I would flip it around and say that historically AWS has had extremely inconsistent architecture and IAM policy design that can make it very hard, sometimes impossible, to do it the "right way".

The nice thing about using separate accounts is you don't have to get into as many of the hairy weeds and the permissions you end up might end up being much simpler to create and then also to maintain down the road, since everything is isolated by default and then you allowlist only the things you need.

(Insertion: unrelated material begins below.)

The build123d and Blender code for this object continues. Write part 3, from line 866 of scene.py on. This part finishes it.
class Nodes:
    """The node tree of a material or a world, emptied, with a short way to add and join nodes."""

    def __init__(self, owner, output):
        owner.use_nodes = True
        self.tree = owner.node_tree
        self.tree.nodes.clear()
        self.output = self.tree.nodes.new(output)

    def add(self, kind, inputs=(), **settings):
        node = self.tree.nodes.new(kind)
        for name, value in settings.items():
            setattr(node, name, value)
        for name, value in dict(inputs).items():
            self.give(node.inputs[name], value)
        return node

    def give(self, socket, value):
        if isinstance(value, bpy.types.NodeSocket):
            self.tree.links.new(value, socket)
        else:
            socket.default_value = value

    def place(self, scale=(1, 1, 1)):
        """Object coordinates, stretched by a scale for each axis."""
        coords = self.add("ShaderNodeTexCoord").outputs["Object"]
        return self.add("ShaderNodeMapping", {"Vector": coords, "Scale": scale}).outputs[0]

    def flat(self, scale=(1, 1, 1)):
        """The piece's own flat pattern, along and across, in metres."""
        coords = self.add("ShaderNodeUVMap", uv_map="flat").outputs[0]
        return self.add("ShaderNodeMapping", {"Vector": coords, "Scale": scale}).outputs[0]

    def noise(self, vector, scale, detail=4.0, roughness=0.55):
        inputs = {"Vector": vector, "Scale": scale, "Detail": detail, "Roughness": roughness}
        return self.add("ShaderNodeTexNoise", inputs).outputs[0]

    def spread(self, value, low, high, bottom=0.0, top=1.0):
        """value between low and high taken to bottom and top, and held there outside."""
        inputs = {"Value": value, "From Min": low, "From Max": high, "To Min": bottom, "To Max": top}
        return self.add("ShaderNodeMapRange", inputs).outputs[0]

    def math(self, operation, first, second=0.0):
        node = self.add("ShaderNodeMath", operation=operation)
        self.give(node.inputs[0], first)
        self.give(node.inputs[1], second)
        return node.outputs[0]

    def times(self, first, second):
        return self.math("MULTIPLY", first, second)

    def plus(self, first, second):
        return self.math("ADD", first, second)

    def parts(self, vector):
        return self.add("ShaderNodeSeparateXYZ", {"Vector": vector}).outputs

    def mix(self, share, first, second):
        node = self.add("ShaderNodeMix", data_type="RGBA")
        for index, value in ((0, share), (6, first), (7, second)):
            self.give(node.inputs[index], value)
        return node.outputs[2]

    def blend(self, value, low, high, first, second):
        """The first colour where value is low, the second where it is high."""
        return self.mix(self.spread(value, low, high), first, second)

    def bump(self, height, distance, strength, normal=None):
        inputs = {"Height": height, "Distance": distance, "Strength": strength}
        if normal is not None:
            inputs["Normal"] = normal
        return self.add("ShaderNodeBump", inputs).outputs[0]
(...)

I don't see why you would frame this as "you fucked up" in your design.

2 comments

Even if it only protects you from fuck ups, isn't that part of good design? People WILL make mistakes, limiting the blast radius of a fuck up is important.
Historically yes. Your job is to evolve this configuration as security controls improve. It's not a fire and forget process, it's continuous improvement.
Or you can just use multiple accounts, which makes things a whole bunch easier.

Frankly, AWS is just missing a level of abstraction here. Azure has resource groups, Gcloud has projects. An AWS account now is just used instead of those concepts, despite it being heavyweight and awkward to do so.

There's plenty of tools to automate the creation and management of new accounts. The biggest hurdle afaik is there's no automated way to delete an account

Azure also has higher-level subscriptions

It does, but account creation is kind of slow, and the whole control tower / SSO / etc. stuff is fairly janky. Clearly Amazon have been trying to make the account a more common level of isolation for some time and it's improving, but it's still not fantastic. Support also still has a minimum monthly pricing and isn't cross-account.
AWS recently added the organizations:CloseAccount API (albeit with some caveats discussed elsewhere in this comment tree).